A poolside kit should also contain a first aid blanket for anyone retrieved from the water after nearly drowning, as they will likely be in shock.
Note: We don’t recommend allowing anyone with a bleeding would back in the pool. Sure, your sanitizer may neutralize it the way it does other organic contaminants. But it’s best not to tax your sanitizer any more than necessary. Plus, no one wants to swim in water with someone’s blood floating around in it. Ew.
Virginia Graeme Baker Pool and Spa Safety Act
In June 2002, seven-year-old Virginia Graeme Baker drowned in a hot tub when the drain’s suction trapped her under the water. As a result, in 2007, Congress passed a law that called for a national pool safety campaign, which is called Pool Safely.
This law created new safety standards for public pools and spas, plus a state grant program to encourage state safety laws for residential pools.

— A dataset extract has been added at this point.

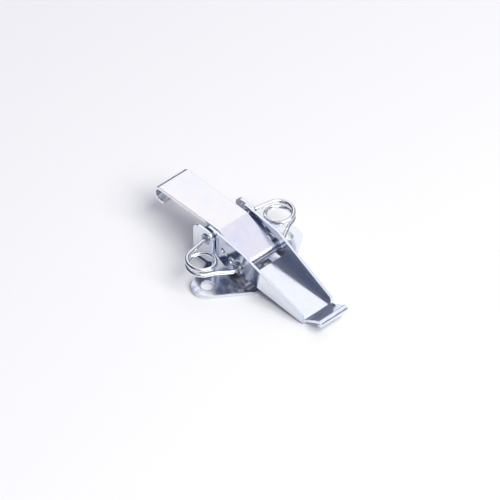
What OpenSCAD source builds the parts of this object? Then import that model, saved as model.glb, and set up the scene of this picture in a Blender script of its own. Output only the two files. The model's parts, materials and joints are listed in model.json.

Since the act was signed into law, a few states have created laws pertaining to residential pool safety, such as required use of pool alarms, but some only apply to new builds or remodels. Check with your local code enforcement for up-to-date regulations to ensure you’re in compliance.
It’s a well-worn cliche, but it really is better to be safe than sorry. Taking steps toward pool safety will allow you and everyone else who uses your pool to do so with less worry and fear. And that will just make it more enjoyable for everyone.